### What you need to do
Produce the listing below again, exactly as shown.

### Data supplied
START

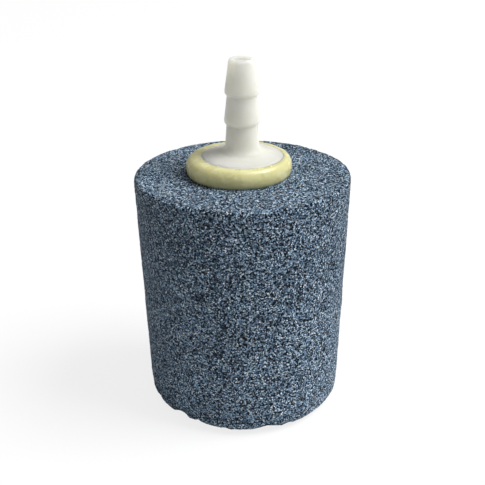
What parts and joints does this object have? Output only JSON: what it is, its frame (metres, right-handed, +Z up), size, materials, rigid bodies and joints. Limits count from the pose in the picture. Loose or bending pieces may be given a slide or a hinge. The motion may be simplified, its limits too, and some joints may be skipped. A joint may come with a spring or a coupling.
{
  "type": "air stone",
  "caption": "Tapered cylindrical air stone of bonded grit, with a white barbed hose nozzle glued into its top, for bubbling air into a pond or aquarium.",
  "frame": {"origin": "centre of the stone's flat base", "axes": "+Z up along the nozzle's axis; +X and +Y are any two directions square to it, as the part is round"},
  "size_m": [0.05, 0.05, 0.0835],
  "materials": {
    "bonded_grit": "rough, granular and porous, blue-grey",
    "white_plastic": "satin, natural white, slightly translucent",
    "cream_adhesive": "glossy, cream-yellow, uneven"
  },
  "bodies": {
    "root": {"porous_stone": "bonded_grit", "barbed_nozzle": "white_plastic", "adhesive_bead": "cream_adhesive"}
  },
  "joints": []
}
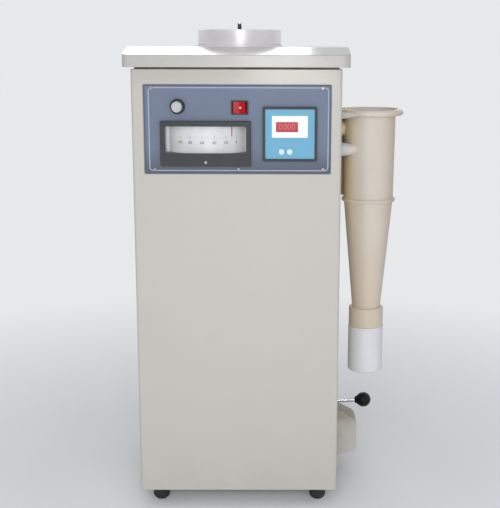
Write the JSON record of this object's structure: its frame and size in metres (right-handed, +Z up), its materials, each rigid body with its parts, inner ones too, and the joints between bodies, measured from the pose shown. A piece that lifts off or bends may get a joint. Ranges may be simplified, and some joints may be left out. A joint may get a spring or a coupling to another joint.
{
  "type": "air jet sieve",
  "caption": "Floor-standing air jet sieve: cabinet with a lidded round sieve on top, panel with gauge, timer, knob and rocker, side cyclone with dust cup, lever and hood.",
  "frame": {"origin": "on the floor under the centre of the cabinet", "axes": "+Z up, +X to the cyclone side, +Y to the back; the control panel faces -Y"},
  "size_m": [0.5142, 0.3844, 0.902],
  "materials": {
    "cabinet_paint": "semi-gloss light warm grey paint",
    "inner_steel": "grey painted steel",
    "panel_blue": "fine-textured blue-grey",
    "satin_aluminium": "satin",
    "chrome": "polished",
    "screw_steel": "zinc plated",
    "mesh_steel": "fine woven wire",
    "black_rubber": "matte",
    "white_silicone": "white",
    "black_plastic": "satin black",
    "black_gloss": "polished black",
    "red_plastic": "glossy red",
    "red_window": "tinted red",
    "white_plastic": "white",
    "blue_face": "printed blue film",
    "button_grey": "pale grey",
    "silver_cap": "spun silver",
    "clear_glass": "clear",
    "clear_lid": "clear acrylic",
    "dial_paper": "matte white",
    "pointer_red": "matte red",
    "cyclone_beige": "beige moulding",
    "cup_white": "white moulding",
    "brass": "turned",
    "filter_cloth": "woven cloth",
    "hose_black": "ribbed hose",
    "motor_grey": "painted casting"
  },
  "bodies": {
    "cabinet": {"base_tray": "inner_steel", "rubber_feet": "black_rubber", "foot_screws": "screw_steel", "cabinet_shell": "cabinet_paint", "rear_panel": "cabinet_paint", "power_inlet": "black_plastic", "case_screws": "screw_steel", "cover_gasket": "black_rubber", "top_cover": "cabinet_paint", "seat_bowl": "satin_aluminium", "seat_gasket": "white_silicone", "nozzle_motor": "motor_grey", "control_panel": "panel_blue", "panel_screws": "screw_steel", "gauge_bezel": "black_plastic", "gauge_glass": "clear_glass", "gauge_case": "inner_steel", "gauge_dial": "dial_paper", "gauge_capsule": "brass", "timer_housing": "black_plastic", "timer_face": "blue_face", "timer_display": "white_plastic", "timer_window": "red_window", "knob_potentiometer": "motor_grey", "switch_housing": "black_plastic", "cyclone_barrel": "cyclone_beige", "cyclone_cone": "cyclone_beige", "cyclone_collar": "cyclone_beige", "cyclone_lid": "cyclone_beige", "vortex_pipe": "cyclone_beige", "cyclone_bracket": "cabinet_paint", "pipe_grommets": "black_rubber", "suction_hose": "hose_black", "pressure_tube": "hose_black", "outlet_hose": "hose_black", "bag_canister": "inner_steel", "canister_lid": "inner_steel", "filter_bag": "filter_cloth", "transfer_hose": "hose_black", "blower_drum": "inner_steel", "blower_motor": "motor_grey", "exhaust_hood": "cabinet_paint"},
    "sieve": {"sieve_frame": "satin_aluminium", "sieve_mesh": "mesh_steel"},
    "sieve_lid": {"sieve_lid": "clear_lid", "lid_knob": "chrome"},
    "nozzle": {"nozzle_arm": "satin_aluminium", "nozzle_shaft": "screw_steel"},
    "pointer": {"gauge_pointer": "pointer_red"},
    "zero_screw": {"gauge_zero_screw": "screw_steel"},
    "timer_button_left": {"timer_button_left": "button_grey"},
    "timer_button_right": {"timer_button_right": "button_grey"},
    "pressure_knob": {"knob_skirt": "black_plastic", "knob_cap": "silver_cap"},
    "rocker": {"switch_rocker": "red_plastic"},
    "dust_cup": {"dust_cup": "cup_white"},
    "shaker": {"shaker_spindle": "screw_steel", "lever_rod": "chrome", "lever_ball": "black_gloss"},
    "fan": {"fan_wheel": "satin_aluminium"}
  },
  "joints": [
    {"name": "sieve_lift", "type": "slide", "parent": "cabinet", "child": "sieve", "axis": [0, 0, 1], "range_m": [0, 0.08]},
    {"name": "lid_lift", "type": "slide", "parent": "sieve", "child": "sieve_lid", "axis": [0, 0, 1], "range_m": [0, 0.05]},
    {"name": "nozzle_spin", "type": "hinge", "parent": "cabinet", "child": "nozzle", "pos_m": [0, 0, 0.826], "axis": [0, 0, 1], "continuous": true},
    {"name": "gauge_pointer_swing", "type": "hinge", "parent": "cabinet", "child": "pointer", "pos_m": [-0.055, -0.09, 0.706], "axis": [0, 0, 1], "range_deg": [-72, 8]},
    {"name": "zero_screw_turn", "type": "hinge", "parent": "cabinet", "child": "zero_screw", "pos_m": [-0.055, -0.18, 0.656], "axis": [0, 1, 0], "range_deg": [-90, 90]},
    {"name": "timer_left_press", "type": "slide", "parent": "cabinet", "child": "timer_button_left", "axis": [0, 1, 0], "range_m": [0, 0.001], "stiffness_N_per_m": 800},
    {"name": "timer_right_press", "type": "slide", "parent": "cabinet", "child": "timer_button_right", "axis": [0, 1, 0], "range_m": [0, 0.001], "stiffness_N_per_m": 800},
    {"name": "pressure_knob_turn", "type": "hinge", "parent": "cabinet", "child": "pressure_knob", "pos_m": [-0.104, -0.18, 0.754], "axis": [0, 1, 0], "range_deg": [0, 300]},
    {"name": "switch_rock", "type": "hinge", "parent": "cabinet", "child": "rocker", "pos_m": [0.0052, -0.1718, 0.752], "axis": [0, 0, 1], "range_deg": [0, 12]},
    {"name": "dust_cup_pull", "type": "slide", "parent": "cabinet", "child": "dust_cup", "axis": [0, 0, -1], "range_m": [0, 0.05]},
    {"name": "shaker_lever_swing", "type": "hinge", "parent": "cabinet", "child": "shaker", "pos_m": [0.088, 0, 0.146], "axis": [0, 0, 1], "range_deg": [-10, 10]},
    {"name": "fan_spin", "type": "hinge", "parent": "cabinet", "child": "fan", "pos_m": [-0.085, 0, 0.156], "axis": [0, 0, 1], "continuous": true}
  ]
}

END

### Full response
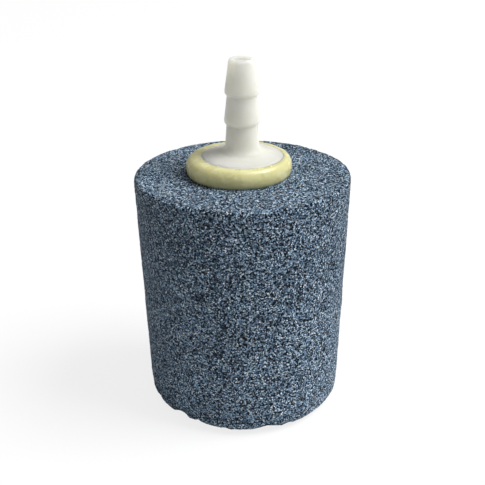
What parts and joints does this object have? Output only JSON: what it is, its frame (metres, right-handed, +Z up), size, materials, rigid bodies and joints. Limits count from the pose in the picture. Loose or bending pieces may be given a slide or a hinge. The motion may be simplified, its limits too, and some joints may be skipped. A joint may come with a spring or a coupling.
{
  "type": "air stone",
  "caption": "Tapered cylindrical air stone of bonded grit, with a white barbed hose nozzle glued into its top, for bubbling air into a pond or aquarium.",
  "frame": {"origin": "centre of the stone's flat base", "axes": "+Z up along the nozzle's axis; +X and +Y are any two directions square to it, as the part is round"},
  "size_m": [0.05, 0.05, 0.0835],
  "materials": {
    "bonded_grit": "rough, granular and porous, blue-grey",
    "white_plastic": "satin, natural white, slightly translucent",
    "cream_adhesive": "glossy, cream-yellow, uneven"
  },
  "bodies": {
    "root": {"porous_stone": "bonded_grit", "barbed_nozzle": "white_plastic", "adhesive_bead": "cream_adhesive"}
  },
  "joints": []
}
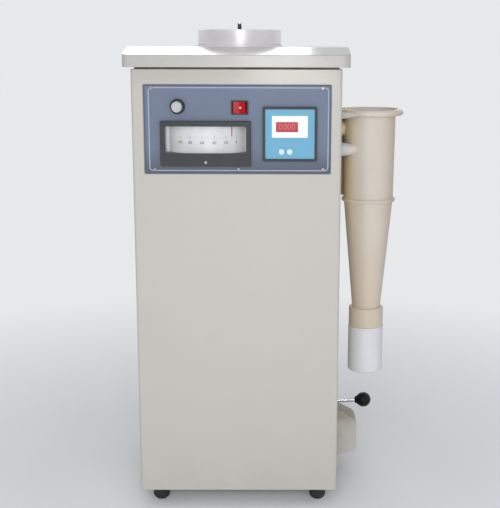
Write the JSON record of this object's structure: its frame and size in metres (right-handed, +Z up), its materials, each rigid body with its parts, inner ones too, and the joints between bodies, measured from the pose shown. A piece that lifts off or bends may get a joint. Ranges may be simplified, and some joints may be left out. A joint may get a spring or a coupling to another joint.
{
  "type": "air jet sieve",
  "caption": "Floor-standing air jet sieve: cabinet with a lidded round sieve on top, panel with gauge, timer, knob and rocker, side cyclone with dust cup, lever and hood.",
  "frame": {"origin": "on the floor under the centre of the cabinet", "axes": "+Z up, +X to the cyclone side, +Y to the back; the control panel faces -Y"},
  "size_m": [0.5142, 0.3844, 0.902],
  "materials": {
    "cabinet_paint": "semi-gloss light warm grey paint",
    "inner_steel": "grey painted steel",
    "panel_blue": "fine-textured blue-grey",
    "satin_aluminium": "satin",
    "chrome": "polished",
    "screw_steel": "zinc plated",
    "mesh_steel": "fine woven wire",
    "black_rubber": "matte",
    "white_silicone": "white",
    "black_plastic": "satin black",
    "black_gloss": "polished black",
    "red_plastic": "glossy red",
    "red_window": "tinted red",
    "white_plastic": "white",
    "blue_face": "printed blue film",
    "button_grey": "pale grey",
    "silver_cap": "spun silver",
    "clear_glass": "clear",
    "clear_lid": "clear acrylic",
    "dial_paper": "matte white",
    "pointer_red": "matte red",
    "cyclone_beige": "beige moulding",
    "cup_white": "white moulding",
    "brass": "turned",
    "filter_cloth": "woven cloth",
    "hose_black": "ribbed hose",
    "motor_grey": "painted casting"
  },
  "bodies": {
    "cabinet": {"base_tray": "inner_steel", "rubber_feet": "black_rubber", "foot_screws": "screw_steel", "cabinet_shell": "cabinet_paint", "rear_panel": "cabinet_paint", "power_inlet": "black_plastic", "case_screws": "screw_steel", "cover_gasket": "black_rubber", "top_cover": "cabinet_paint", "seat_bowl": "satin_aluminium", "seat_gasket": "white_silicone", "nozzle_motor": "motor_grey", "control_panel": "panel_blue", "panel_screws": "screw_steel", "gauge_bezel": "black_plastic", "gauge_glass": "clear_glass", "gauge_case": "inner_steel", "gauge_dial": "dial_paper", "gauge_capsule": "brass", "timer_housing": "black_plastic", "timer_face": "blue_face", "timer_display": "white_plastic", "timer_window": "red_window", "knob_potentiometer": "motor_grey", "switch_housing": "black_plastic", "cyclone_barrel": "cyclone_beige", "cyclone_cone": "cyclone_beige", "cyclone_collar": "cyclone_beige", "cyclone_lid": "cyclone_beige", "vortex_pipe": "cyclone_beige", "cyclone_bracket": "cabinet_paint", "pipe_grommets": "black_rubber", "suction_hose": "hose_black", "pressure_tube": "hose_black", "outlet_hose": "hose_black", "bag_canister": "inner_steel", "canister_lid": "inner_steel", "filter_bag": "filter_cloth", "transfer_hose": "hose_black", "blower_drum": "inner_steel", "blower_motor": "motor_grey", "exhaust_hood": "cabinet_paint"},
    "sieve": {"sieve_frame": "satin_aluminium", "sieve_mesh": "mesh_steel"},
    "sieve_lid": {"sieve_lid": "clear_lid", "lid_knob": "chrome"},
    "nozzle": {"nozzle_arm": "satin_aluminium", "nozzle_shaft": "screw_steel"},
    "pointer": {"gauge_pointer": "pointer_red"},
    "zero_screw": {"gauge_zero_screw": "screw_steel"},
    "timer_button_left": {"timer_button_left": "button_grey"},
    "timer_button_right": {"timer_button_right": "button_grey"},
    "pressure_knob": {"knob_skirt": "black_plastic", "knob_cap": "silver_cap"},
    "rocker": {"switch_rocker": "red_plastic"},
    "dust_cup": {"dust_cup": "cup_white"},
    "shaker": {"shaker_spindle": "screw_steel", "lever_rod": "chrome", "lever_ball": "black_gloss"},
    "fan": {"fan_wheel": "satin_aluminium"}
  },
  "joints": [
    {"name": "sieve_lift", "type": "slide", "parent": "cabinet", "child": "sieve", "axis": [0, 0, 1], "range_m": [0, 0.08]},
    {"name": "lid_lift", "type": "slide", "parent": "sieve", "child": "sieve_lid", "axis": [0, 0, 1], "range_m": [0, 0.05]},
    {"name": "nozzle_spin", "type": "hinge", "parent": "cabinet", "child": "nozzle", "pos_m": [0, 0, 0.826], "axis": [0, 0, 1], "continuous": true},
    {"name": "gauge_pointer_swing", "type": "hinge", "parent": "cabinet", "child": "pointer", "pos_m": [-0.055, -0.09, 0.706], "axis": [0, 0, 1], "range_deg": [-72, 8]},
    {"name": "zero_screw_turn", "type": "hinge", "parent": "cabinet", "child": "zero_screw", "pos_m": [-0.055, -0.18, 0.656], "axis": [0, 1, 0], "range_deg": [-90, 90]},
    {"name": "timer_left_press", "type": "slide", "parent": "cabinet", "child": "timer_button_left", "axis": [0, 1, 0], "range_m": [0, 0.001], "stiffness_N_per_m": 800},
    {"name": "timer_right_press", "type": "slide", "parent": "cabinet", "child": "timer_button_right", "axis": [0, 1, 0], "range_m": [0, 0.001], "stiffness_N_per_m": 800},
    {"name": "pressure_knob_turn", "type": "hinge", "parent": "cabinet", "child": "pressure_knob", "pos_m": [-0.104, -0.18, 0.754], "axis": [0, 1, 0], "range_deg": [0, 300]},
    {"name": "switch_rock", "type": "hinge", "parent": "cabinet", "child": "rocker", "pos_m": [0.0052, -0.1718, 0.752], "axis": [0, 0, 1], "range_deg": [0, 12]},
    {"name": "dust_cup_pull", "type": "slide", "parent": "cabinet", "child": "dust_cup", "axis": [0, 0, -1], "range_m": [0, 0.05]},
    {"name": "shaker_lever_swing", "type": "hinge", "parent": "cabinet", "child": "shaker", "pos_m": [0.088, 0, 0.146], "axis": [0, 0, 1], "range_deg": [-10, 10]},
    {"name": "fan_spin", "type": "hinge", "parent": "cabinet", "child": "fan", "pos_m": [-0.085, 0, 0.156], "axis": [0, 0, 1], "continuous": true}
  ]
}